======== DATASET SECTION ========

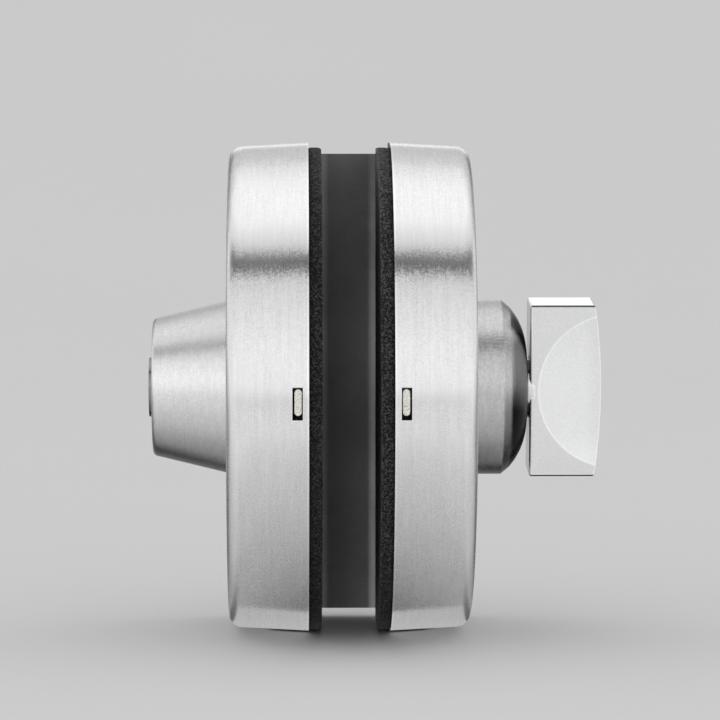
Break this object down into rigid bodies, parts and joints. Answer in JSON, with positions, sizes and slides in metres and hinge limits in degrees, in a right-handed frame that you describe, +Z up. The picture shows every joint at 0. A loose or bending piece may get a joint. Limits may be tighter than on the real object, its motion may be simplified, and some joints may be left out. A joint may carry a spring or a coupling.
{
  "type": "glass door lock",
  "caption": "Clamp-on lock for a glass door edge: D-shaped steel covers, foam pads, a key cylinder on one side, a turn knob on the other and a bolt in the flat side.",
  "frame": {"origin": "where the common axis of the two bosses crosses the middle plane of the glass", "axes": "+X runs through the glass from the key side to the knob side, +Y towards the flat bolt side, +Z up"},
  "size_m": [0.0971, 0.0765, 0.105],
  "materials": {
    "brushed_stainless": "fine brushed grain round the rims and bosses",
    "zinc_casting": "as-cast zinc alloy, slightly grainy",
    "foam": "open-cell black foam",
    "dark_spine": "dark grey satin coating",
    "steel": "zinc plated",
    "bolt_steel": "ground and satin",
    "black_spring_steel": "blackened spring steel",
    "nickel_plate": "nickel plated, satin",
    "brass": "stamped",
    "sintered_steel": "sintered, oiled",
    "polished_chrome": "polished, soft satin on the sides"
  },
  "bodies": {
    "lock_body": {"key_side_cover": "brushed_stainless", "knob_side_cover": "brushed_stainless", "key_side_base": "zinc_casting", "knob_side_base": "zinc_casting", "key_side_pad": "foam", "knob_side_pad": "foam", "spine_bar": "dark_spine", "clamp_screws": "steel", "key_side_boss": "brushed_stainless", "key_side_nut": "steel", "knob_side_boss": "brushed_stainless", "knob_side_nut": "steel", "lock_cylinder": "nickel_plate", "key_side_guide_cap": "steel", "knob_side_guide_cap": "steel", "guide_cap_screws": "steel", "knob_washer": "steel"},
    "knob_body": {"knob": "polished_chrome", "spindle": "steel", "knob_circlip": "black_spring_steel", "knob_pinion": "sintered_steel"},
    "bolt_body": {"bolt_head": "bolt_steel", "bolt_screws": "steel", "key_side_slide": "steel", "knob_side_slide": "steel"},
    "key_pinion_body": {"key_pinion": "sintered_steel"},
    "key_plug_body": {"key_plug": "nickel_plate", "wafers": "brass", "plug_clip": "black_spring_steel", "tail_bar": "steel"}
  },
  "joints": [
    {"name": "knob_turn", "type": "hinge", "parent": "lock_body", "child": "knob_body", "pos_m": [0.045, 0, 0], "axis": [1, 0, 0], "range_deg": [0, 90]},
    {"name": "bolt_slide", "type": "slide", "parent": "lock_body", "child": "bolt_body", "axis": [0, 1, 0], "range_m": [0, 0.0118]},
    {"name": "key_pinion_turn", "type": "hinge", "parent": "lock_body", "child": "key_pinion_body", "pos_m": [-0.0136, 0, 0], "axis": [1, 0, 0], "range_deg": [0, 90]},
    {"name": "key_turn", "type": "hinge", "parent": "lock_body", "child": "key_plug_body", "pos_m": [-0.032, 0, 0], "axis": [1, 0, 0], "range_deg": [0, 90]}
  ],
  "couplings": [
    {"joint": "bolt_slide", "follows": "knob_turn", "m_per_rad": 0.0075},
    {"joint": "key_pinion_turn", "follows": "knob_turn", "ratio": 1},
    {"joint": "key_turn", "follows": "knob_turn", "ratio": 1}
  ]
}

========

From the preceding material, extract every line exactly.

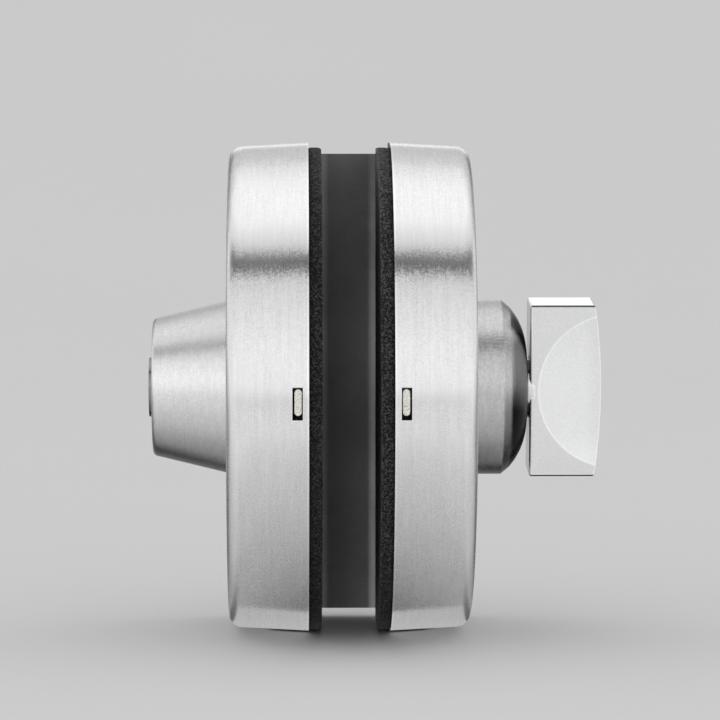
Break this object down into rigid bodies, parts and joints. Answer in JSON, with positions, sizes and slides in metres and hinge limits in degrees, in a right-handed frame that you describe, +Z up. The picture shows every joint at 0. A loose or bending piece may get a joint. Limits may be tighter than on the real object, its motion may be simplified, and some joints may be left out. A joint may carry a spring or a coupling.
{
  "type": "glass door lock",
  "caption": "Clamp-on lock for a glass door edge: D-shaped steel covers, foam pads, a key cylinder on one side, a turn knob on the other and a bolt in the flat side.",
  "frame": {"origin": "where the common axis of the two bosses crosses the middle plane of the glass", "axes": "+X runs through the glass from the key side to the knob side, +Y towards the flat bolt side, +Z up"},
  "size_m": [0.0971, 0.0765, 0.105],
  "materials": {
    "brushed_stainless": "fine brushed grain round the rims and bosses",
    "zinc_casting": "as-cast zinc alloy, slightly grainy",
    "foam": "open-cell black foam",
    "dark_spine": "dark grey satin coating",
    "steel": "zinc plated",
    "bolt_steel": "ground and satin",
    "black_spring_steel": "blackened spring steel",
    "nickel_plate": "nickel plated, satin",
    "brass": "stamped",
    "sintered_steel": "sintered, oiled",
    "polished_chrome": "polished, soft satin on the sides"
  },
  "bodies": {
    "lock_body": {"key_side_cover": "brushed_stainless", "knob_side_cover": "brushed_stainless", "key_side_base": "zinc_casting", "knob_side_base": "zinc_casting", "key_side_pad": "foam", "knob_side_pad": "foam", "spine_bar": "dark_spine", "clamp_screws": "steel", "key_side_boss": "brushed_stainless", "key_side_nut": "steel", "knob_side_boss": "brushed_stainless", "knob_side_nut": "steel", "lock_cylinder": "nickel_plate", "key_side_guide_cap": "steel", "knob_side_guide_cap": "steel", "guide_cap_screws": "steel", "knob_washer": "steel"},
    "knob_body": {"knob": "polished_chrome", "spindle": "steel", "knob_circlip": "black_spring_steel", "knob_pinion": "sintered_steel"},
    "bolt_body": {"bolt_head": "bolt_steel", "bolt_screws": "steel", "key_side_slide": "steel", "knob_side_slide": "steel"},
    "key_pinion_body": {"key_pinion": "sintered_steel"},
    "key_plug_body": {"key_plug": "nickel_plate", "wafers": "brass", "plug_clip": "black_spring_steel", "tail_bar": "steel"}
  },
  "joints": [
    {"name": "knob_turn", "type": "hinge", "parent": "lock_body", "child": "knob_body", "pos_m": [0.045, 0, 0], "axis": [1, 0, 0], "range_deg": [0, 90]},
    {"name": "bolt_slide", "type": "slide", "parent": "lock_body", "child": "bolt_body", "axis": [0, 1, 0], "range_m": [0, 0.0118]},
    {"name": "key_pinion_turn", "type": "hinge", "parent": "lock_body", "child": "key_pinion_body", "pos_m": [-0.0136, 0, 0], "axis": [1, 0, 0], "range_deg": [0, 90]},
    {"name": "key_turn", "type": "hinge", "parent": "lock_body", "child": "key_plug_body", "pos_m": [-0.032, 0, 0], "axis": [1, 0, 0], "range_deg": [0, 90]}
  ],
  "couplings": [
    {"joint": "bolt_slide", "follows": "knob_turn", "m_per_rad": 0.0075},
    {"joint": "key_pinion_turn", "follows": "knob_turn", "ratio": 1},
    {"joint": "key_turn", "follows": "knob_turn", "ratio": 1}
  ]
}